Being in Three Rivers, I’ve been immensely impressed by the overwhelming and enduring sense and spirit of cooperation, commiseration (for better of for worse), and sharing. After all, is it not volunteers who provide the human equivalents of petrol, time and energy, to keep World Fare running; ensigns who help eviscerate Huss School on work days; and community members who till earth and ensure that tomato, and not pokeweed, leaves are making use of that most coveted resource, sunshine? “The whole place seems to run on altruism and generosity, for Pete’s sake,” a visiting capitalist might spit.
It has been a pleasure to live among people sharing a common vision for the future of Small Town American life, one that includes self-sufficiency, and promotes an alternative to capitalism, a fairness to all our neighbors, a much-needed altruism and lending hand to the disenfranchised.
In spite of these wonderfully lofty goals, however, I feel I have far to come in terms of behaving in ways that align with these most righteous sentiments. I can best demonstrate this with a story from intern life.
The latest daydream in ThreeRiversland among us interns and bosses is a pay-what-you-can restaurant in the downtown district. It’s a feasible project for next year, provided we obtain a few extra dollars and (debatable) a miracle. The interns and bosses would together run the shop, raising money for the Huss School project and *cino’s publications and whatnot, while contemporaneously building a slew of new relationships with the public and providing a space for like-minded people to gather, converse, and launch their own projects.
Last week, gardeners involved in the Triple Ripple Community plot were gathered to celebrate their first year and the hundreds of pounds of produce they shared with each other and with families in need. Strolling in a little late to the potluck, I found a seat next to Julianna Sauber, who had coordinated the garden and overseen much of what was done there from groundbreaking in spring to cover-cropping in late summer.
We got to talking about what she does for a living and then on to her hopes for what she’d like to be doing next year.
‘I’d really like to establish a pay-what-you-can restaurant with an attached co-op in downtown Three Rivers,’ she explained.
Hmm, sounds familiar, I thought.
Boy! Was I at once nervous she had beat us to our idea, frustrated that we were low on funds, skeptical of her commitment to the project, and disappointed that we’ve obtained a competitor.
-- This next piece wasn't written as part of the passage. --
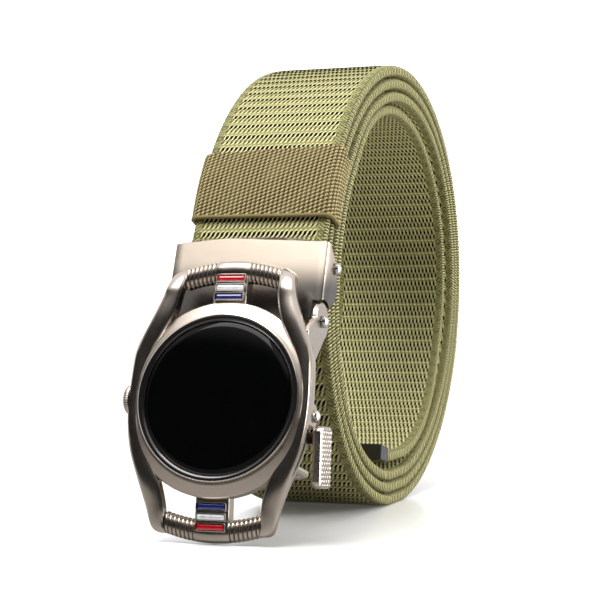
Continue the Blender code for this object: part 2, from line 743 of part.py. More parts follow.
def tab_outline():
    """The knurled tab's rounded outline about its own middle, as (Y, Z)."""
    found = []
    half_depth = TAB_DEPTH / 2 - TAB_CORNER
    half_height = TAB_HEIGHT / 2 - TAB_CORNER
    for corner, (y_side, z_side) in enumerate(((1, 1), (-1, 1), (-1, -1), (1, -1))):
        for i in range(4):
            turn = pi / 2 * corner + pi / 6 * i
            y = y_side * half_depth + TAB_CORNER * cos(turn)
            z = z_side * half_height + TAB_CORNER * sin(turn)
            found.append((y, z))
    return found


def make_release_lever(parent):
    """Tab, arm, hub and pawl plate are one bent piece that turns on the lever pin."""
    hub = rod("release_lever", LEVER_ARM_FROM, LEVER_ARM_TO, LEVER_HUB_RADIUS)
    lever = add_object("release_lever", hub, parent, SATIN)
    tab_mesh = plate("lever_tab", tab_outline(), TAB_FROM, TAB_FROM + TAB_THICKNESS)
    tab = add_object("lever_tab", tab_mesh, lever)
    tab.location = (0.0, LEVER_PIN[1] - TAB_MIDDLE[1], TAB_MIDDLE[0] - LEVER_PIN[0])
    tab.rotation_euler = (TAB_TURN, 0.0, 0.0)
    tooth_outline = [(y * MM, z * MM) for y, z in TOOTH_OUTLINE]
    tooth = plate("pawl_tooth", tooth_outline, -TOOTH_HALF_WIDTH, TOOTH_HALF_WIDTH)
    blanks = [
        add_object("lever_arm", box_between("lever_arm", ARM_BOX), lever),
        add_object("lever_shelf", box_between("lever_shelf", SHELF_BOX), lever),
        tab,
        add_object("pawl", box_between("pawl", PAWL_BOX), lever),
        add_object("pawl_tooth", tooth, lever),
    ]
    join(lever, blanks)
    hole = rod("lever_hole", LEVER_ARM_FROM - RUNNING_GAP, LEVER_ARM_TO + RUNNING_GAP, LEVER_HOLE_RADIUS)
    cut(lever, [add_object("lever_hole", hole, lever)])


def make_strap_guide(parent):
    """A bent wire behind the foot of the watch, its legs let into the backs of the rails."""
    height, out = GUIDE_PLACE
    half = GUIDE_HALF_WIDTH
    curve = bpy.data.curves.new("strap_guide", "CURVE")
    curve.dimensions = "3D"
    curve.bevel_depth = GUIDE_RADIUS
    curve.bevel_resolution = 2
    curve.use_fill_caps = True
    points = [
        (-half, -GUIDE_FRONT, height),
        (-half, -out - GUIDE_CORNER, height),
        (-half + GUIDE_CORNER, -out, height),
    ]
    points += [(-x, y, z) for x, y, z in reversed(points)]
    line = curve.splines.new("POLY")
    line.points.add(len(points) - 1)
    for point, place in zip(line.points, points):
        point.co = (*place, 1.0)
    guide = bpy.data.objects.new("strap_guide", curve)
    PIECES.objects.link(guide)
    curve.materials.append(SATIN)
    guide.parent = parent


def main():
    belt = frame_empty("belt", (-BELT_MIDDLE[0], -BELT_MIDDLE[1], 0.0), 0.0, None)
    make_strap(belt)
    make_keeper(belt)
    make_strap_tip(belt)
    make_clamp_cover(belt)
    make_clamp_jaw(belt)
    make_hinge_pin(belt)

    hinge = frame_empty("buckle_hinge", (0.0, *HINGE), -BUCKLE_LEAN, belt)
    height, out = hinge_in_buckle()
    buckle = frame_empty("buckle", (0.0, out, -height), 0.0, hinge)
    make_buckle_frame(buckle)
    make_watch(buckle)
    make_stripes(buckle, "top", TOP_BRIDGE, TOP_STRIPE_MIDDLE, (RED, WHITE, BLUE))
    make_stripes(buckle, "foot", FOOT_BRIDGE, FOOT_STRIPE_MIDDLE, (BLUE, WHITE, RED))
    make_strap_guide(buckle)
    make_lever_pin(buckle)
    lever = frame_empty("lever_turn", (0.0, -LEVER_PIN[1], LEVER_PIN[0]), 0.0, buckle)
    make_release_lever(lever)


main()
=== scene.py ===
import math

import bmesh
import bpy
from mathutils import Matrix, Vector


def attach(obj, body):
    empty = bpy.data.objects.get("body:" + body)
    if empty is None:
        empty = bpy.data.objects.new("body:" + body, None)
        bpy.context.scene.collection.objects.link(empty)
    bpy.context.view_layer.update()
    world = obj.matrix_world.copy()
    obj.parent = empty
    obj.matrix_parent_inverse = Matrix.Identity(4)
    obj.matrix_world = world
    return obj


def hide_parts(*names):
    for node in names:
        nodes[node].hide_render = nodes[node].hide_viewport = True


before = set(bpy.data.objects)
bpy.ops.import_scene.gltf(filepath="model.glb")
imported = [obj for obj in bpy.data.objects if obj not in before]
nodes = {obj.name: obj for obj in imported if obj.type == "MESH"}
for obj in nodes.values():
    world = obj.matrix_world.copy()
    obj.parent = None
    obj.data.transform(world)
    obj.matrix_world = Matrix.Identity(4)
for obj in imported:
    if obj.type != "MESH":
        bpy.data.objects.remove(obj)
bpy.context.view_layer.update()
mm = 0.001

# The belt stands with its own middle this far from the row frame's origin, in mm
beltShift = {"x": 0.25, "y": -1.04}

buckleTurn = {"lean": 14.8, "middle": (-80.8, 33.55), "hinge": (-62.2, 50.6)}
beltFrame = Matrix.Translation((beltShift["x"] * mm, beltShift["y"] * mm, 0))
buckleFrame = (
    beltFrame
    @ Matrix.Translation((0, buckleTurn["middle"][0] * mm, buckleTurn["middle"][1] * mm))
    @ Matrix.Rotation(-math.radians(buckleTurn["lean"]), 4, "X")
)


frames = {"belt": beltFrame, "buckle": buckleFrame, "lever": buckleFrame}


def placed(points, matrix):
    # Points in mm of a local frame, as metres in the row frame
    return [tuple(matrix @ (Vector(p) * mm)) for p in points]


def addObject(name, data):
    obj = bpy.data.objects.new(name, data)
    bpy.context.scene.collection.objects.link(obj)
    return obj


def newPiece(name, shape, finish, body, sharpAngle=35, spot=None, marks=None):
    # A piece from (points, faces) in its body's frame, or in a spot of it; marks are what cloth points carry
    points, faces = shape
    frameHere = frames[body] if spot is None else frames[body] @ spot
    mesh = bpy.data.meshes.new(name)
    mesh.from_pydata(placed(points, frameHere), [], faces)
    mesh.materials.append(finish)
    mesh.shade_smooth()
    mesh.set_sharp_from_angle(angle=math.radians(sharpAngle))
    obj = addObject(name, mesh)
    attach(obj, body)
    if marks:
        attribute = mesh.attributes.new(marks[0], "FLOAT_VECTOR", "POINT")
        attribute.data.foreach_set("vector", [n for mark in marks[1] for n in mark])
    return cleaned(obj)


def joined(parts):
    # Several (points, faces) as one
    points = []
    faces = []
    for somePoints, someFaces in parts:
        start = len(points)
        points += list(somePoints)
        faces += [tuple(i + start for i in face) for face in someFaces]
    return points, faces


def lofted(rings, capEnds=True):
    # A closed body through rings of equally many points; a ring runs so that faces look outwards
    count = len(rings[0])
    points = [p for ring in rings for p in ring]
    faces = []
    for i in range(len(rings) - 1):
        for j in range(count):
            k = (j + 1) % count
            faces.append((i * count + j, i * count + k, (i + 1) * count + k, (i + 1) * count + j))
    if capEnds:
        faces.append(tuple(reversed(range(count))))
        faces.append(tuple(range((len(rings) - 1) * count, len(rings) * count)))
    return points, faces


def closingFaces(ringCount, count):
    # Faces from a loft's last ring to its first, so that it closes on itself
    last = (ringCount - 1) * count
    return [(last + j, last + (j + 1) % count, (j + 1) % count, j) for j in range(count)]


def turnedRing(profile, sides, limitX=None):
    # A closed profile of (radius, out of face) turned about the watch's axis; a radius of 0 closes on it
    points = []
    faces = []
    count = len(profile)
    for i in range(sides):
        turn = 2 * math.pi * i / sides
        for radius, out in profile:
            x = radius * math.cos(turn)
            if limitX:
                x = max(-limitX, min(limitX, x))
            points.append((x, -out, radius * math.sin(turn)))
    for i in range(sides):
        nextSide = (i + 1) % sides
        for j in range(count):
            k = (j + 1) % count
            a, b = i * count + j, i * count + k
            c, d = nextSide * count + k, nextSide * count + j
            if profile[j][0] < 1e-6 and profile[k][0] < 1e-6:
                continue
            if profile[j][0] < 1e-6:
                faces.append((j, b, c))
            elif profile[k][0] < 1e-6:
                faces.append((a, k, d))
            else:
                faces.append((a, b, c, d))
    return points, faces


def cleaned(obj):
    bm = bmesh.new()
    bm.from_mesh(obj.data)
    bmesh.ops.remove_doubles(bm, verts=bm.verts, dist=1e-6)
    bmesh.ops.delete(bm, geom=[v for v in bm.verts if not v.link_faces], context="VERTS")
    bmesh.ops.recalc_face_normals(bm, faces=bm.faces)
    bm.to_mesh(obj.data)
    bm.free()
    return obj


def bevelled(obj, width, segments=2, angle=35):
    edge = obj.modifiers.new("softEdge", "BEVEL")
    edge.width = width * mm
    edge.segments = segments
    edge.limit_method = "ANGLE"
    edge.angle_limit = math.radians(angle)
    edge.harden_normals = True
    return obj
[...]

“I can feel your anger.” I could hear Emperor Palpatine, over my left shoulder, breathing heavily under his black robes, smiling from behind his permanent frown, his jaundiced eyes glimmering as he watched me wriggle in discontent.
Thrashing my head and neck from my strangely nerdy daydream, I collapsed out of our conversation and into introspection:
Why do I protect my projects and dreams so very defensively? Why am I so predisposed not to cooperate and share those dreams with others since, after all, the realization of those dreams would serve the common good?
I couldn’t put a finger on it, but I came around.
Individualism. Individualism, the religion.
It literally happened to the States in the last 70 years, when Eisenhower commissioned the Interstate System and the Second World War brought our busting home economies to boom, when the masses fled the connectivity implicit in the cities for the insular residences of the ‘burbs, when every man finally obtained (or dreamed of obtaining) his own ‘castle’, complete with artificial moat and blow-up floaty gators and portcullis.
And the landscape of suburbia – and all that it does to the human mind and, dare I say it, soul – I believe, contributes to the all-pervading sense of independence and dogmatic Individualism and Freedom (yes, with a capital F) that brings our collective good to the sludgepiles.
This sort of mentality manifests itself in cutthroat ferocity and ceaseless competition and monopoly in Economics, and in strain and distance in our relationships. It razes Mom and Pop’s and throws up another Applebee’s. It voids Gary, Indiana, and severs the countless friendships that were moored there for decades by miles-between-their-new-homes and inconvenience.
And here I am, both a victim and willing participant of American Individualism, a child of the American empire, a legatee of this legacy, the heir of a land built by Self. So I begin to think how very natural it is for me to be so defensive and exclusionary and independent.
But the nagging suspicion – that I am missing out on something greater by keeping my friends, allies and co-conspirators at a cubit’s distance – lingers on. And the presence of that suspicion strengthens and deepens and grows more weighty with each week here in Three Rivers. Among a whole host of well-intending friends, bosses and volunteers, who all seek the justice they themselves and all others deserve, that suspicion will no doubt bloom into a righteous contempt for the economic disparity and for all other ills that ravage this small town’s inhabitants.
Perhaps it is this righteous contempt for injustice that will slowly draw the shroud from my eyes and unify me with all those who make God’s work their own, with those who strive – alongside their allies – to refuse the lies proffered by America’s religion.